Met de klok mee lees ik: vaderlandsliefde, rechtvaardigheid, werkzaamheid, verantwoordelijkheid, solidariteit, internationalisme, humanisme, waardigheid. Een juffrouw kijkt me meewarig aan als ik een foto maak. Ik hoef niet te betalen.
In Santa Clara, de stad waar Che een beslissende slag leverde, bezoek ik zijn graf. Het is een protserig mausoleum. Che zelf staat meer dan manshoog en strijdvaardig in steen op het dak. Binnen is een permanente tentoonstelling. Veel relikwieën. Wapentuig. Zijn pistolen en geweren. Zijn Rolex. Een foto van Che die Goethe leest in een hangmat tijdens zijn fatale guerrilla in Bolivia. Dagboekfragmenten. Hij gaf zijn leven. Heiland van de revolutie, verslaafd aan de oorlog.
Bij het station waar hij een gepantserde trein liet ontsporen, staan een paar keurig onderhouden goederenwagons schots en scheef naast de rails. In beton wordt een ontploffing uitgebeeld. Het maakt een potsierlijke indruk.
Klein Parijs van de Cariben
Nadat we de líder máximo, de grote leider, in levenden lijve hadden ontmoet, waren mijn zoon en ik doorgereisd naar de badplaats Varadero met zijn witte zandstranden en blauwgroene zee. We kwamen terecht in het buitenhuis van de man die door Castro verdreven was: in de voormalige villa van dictator Fulgencio Batista. Het was provisorisch omgebouwd tot een bescheiden hotel met een mooi terras aan het strand. De strenge cheffin regeerde over het ontbijtzaaltje alsof we op een zomerkamp waren van de rode jeugd.

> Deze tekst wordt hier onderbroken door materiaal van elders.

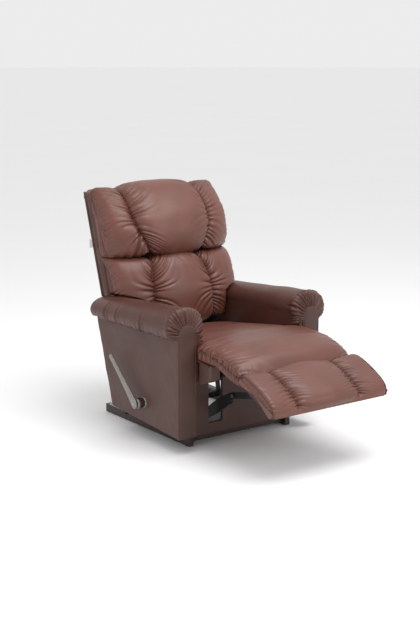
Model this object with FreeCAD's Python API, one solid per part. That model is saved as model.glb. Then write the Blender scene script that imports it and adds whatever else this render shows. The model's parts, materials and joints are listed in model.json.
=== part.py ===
"""Recliner armchair, leg rest out and back upright.

Millimetres.  +Z up, the chair faces -Y, the floor is z = 0 and the origin is under
the middle of the chair.  "left" is the -X side, the one with the release handle.
Side views are drawn as (f, z), where f is the distance forward of the datum plane
y = Y0; turning "up" in a side view is a turn about -X.
"""
import FreeCAD, Part
import math
import os

V = FreeCAD.Vector
Y0 = 283.0                       # datum plane of the side views

# Whole chair
REAR_SLOPE = 0.311               # rearward run of the chair's rear line per unit of height
REAR_F, REAR_Z = -250.0, 571.0   # one point of that line
WOOD = 12.0                      # board thickness of panels

# Base on the floor, with the sliding tracks
RAIL_X = (257.0, 282.0)          # side rail, inner and outer face
RAIL_F = (-323.0, 360.0)
RAIL_Z = (3.0, 40.0)             # the glides fill the 3 mm under it
GLIDE_R = 11.0
GLIDE_F = (-300.0, 335.0)
TRACK_X = (258.0, 281.0)
TRACK_F = (-290.0, 290.0)
TRACK_Z = (40.0, 56.0)
SHEET = 2.0                      # steel sheet of the tracks
MIDDLE_F = (-240.0, 300.0)
BODY_BAR_F = (-150.0, 280.0)

# Arms
POST_X = (296.0, 383.0)          # arm front facing, inner and outer face
ARM_FRONT_F = 431.0
ARM_BOTTOM = (67.0, 98.0)        # side panel's lower edge, front and rear
PANEL_TOP = 505.0
FACING_TOP = 564.0
ROLL_X = (246.0, 430.0)
ROLL_REAR_F = -200.0
ROLL_BOTTOM = 500.0
ROLL_TOP = (630.0, 585.0)        # front and rear
FRAME_BOTTOM_Z = (98.0, 116.0)   # lowest rail of the arm frame, under the handle's crank
INNER_PAD_X = (250.0, 296.0)
INNER_PAD_Z = (300.0, 500.0)
CROSS_Z = (60.0, 86.0)           # cross bars of the arm unit, just over the tracks
FRONT_CROSS_F = (350.0, 370.0)
REAR_CROSS_F = (-80.0, -50.0)
KICK_F = (370.0, 385.0)          # panel under the seat front
KICK_Z = (53.0, 295.0)
NOTCH_X = (120.0, 195.0)         # slots in it for the leg rest links
NOTCH_BOTTOM = 100.0

# Seat
SEAT_PIVOT = (-110.0, 390.0)     # seat tilts on the arm unit here
BACK_HINGE = (-155.0, 345.0)     # back turns on the seat here
CUSHION_X = 243.0                # half width between the arms
EAR_X = 300.0                    # half width in front of the arms
EAR_F = 441.0
CUSHION_F = (-25.0, 530.0)
CUSHION_Z = (394.0, 474.0)
SEAT_FRAME_Z = (320.0, 385.0)
SEAT_FRAME_F = (-75.0, 500.0)

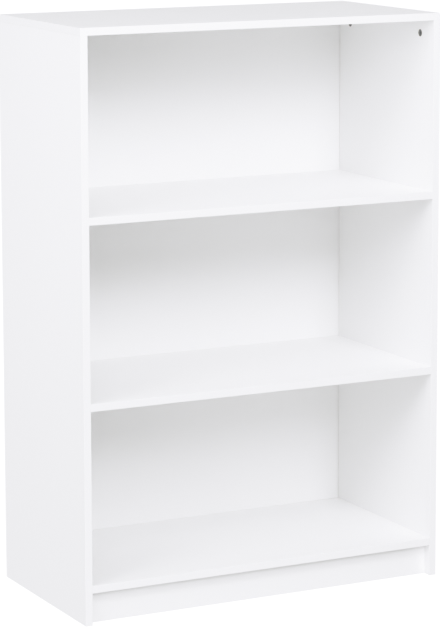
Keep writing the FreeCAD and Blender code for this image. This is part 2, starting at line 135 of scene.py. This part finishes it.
# %% Start and end a material
def start(name):
    """A new material's tree, with the point being shaded as a vector."""
    material = bpy.data.materials.new(name)
    material.use_nodes = True
    tree = material.node_tree
    return material, tree, add(tree, "TexCoord", {})["Object"]


def end(tree, colour, roughness, height, **constants):
    """Wire colour, roughness and height into the Principled BSDF and type the rest into it."""
    shader = tree.nodes["Principled BSDF"]
    relief = add(tree, "Bump", {"Height": height, "Strength": 1.0, "Distance": 1.0})[0]
    tree.links.new(colour, shader.inputs["Base Color"])
    tree.links.new(roughness, shader.inputs["Roughness"])
    tree.links.new(relief, shader.inputs["Normal"])
    for name, value in constants.items():
        shader.inputs[name.replace("_", " ")].default_value = value


def end_both(tree, share, first, second):
    """End a material with two looks: the first where share is 0, the second where it is 1."""
    end(tree, mix_colours(tree, share, first[0], second[0]),
        mix_numbers(tree, share, first[1], second[1]),
        mix_numbers(tree, share, first[2], second[2]))


print("materials so far:", len(bpy.data.materials))

# %% Patterns by their size
X_AXIS, Y_AXIS, Z_AXIS = range(3)
NOISE_SPAN = (0.3, 0.7)     # nearly all of a noise's values lie between these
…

De landengte van Varadero is nu één groot hotelcomplex. De villa van Batista is onderdeel geworden van het clubhotel Cuatro Palmas, maar nog goed herkenbaar. Het mooie terras is er nog en het lawaai van vakantievierende Canadezen dringt er nauwelijks door.
Vanaf hier is Havana slechts een paar uur rijden. Ik drink er nog maar een mojito en proost op deze stad, ooit ‘het kleine Parijs van de Cariben’ genoemd. Een plek om veel van te houden. Het huisorkest speelt voor de zoveelste keer Chan Chan. Ik geef me over. Nostalgie van staatswege.
Philips Havana-tips
- De bar-restaurants Bodeguita del Medio en El Floredita zijn verplichte nummers. Je kunt er (binnen) ook eten.
- Het terras op het plein voor de kathedraal is toeristisch, maar voor het diner toch heel aangenaam
- Ga wat drinken (of eten) in de patio van het fraai gerestaureerde Hotel Florida.
- In gidsen staan logeeradressen van casas particulares. Reserveren kan rechtstreeks of via gespecialiseerde reisbureaus.
- Hotels aan het strand werken meestal met de club-formule: volpension en vrij drinken.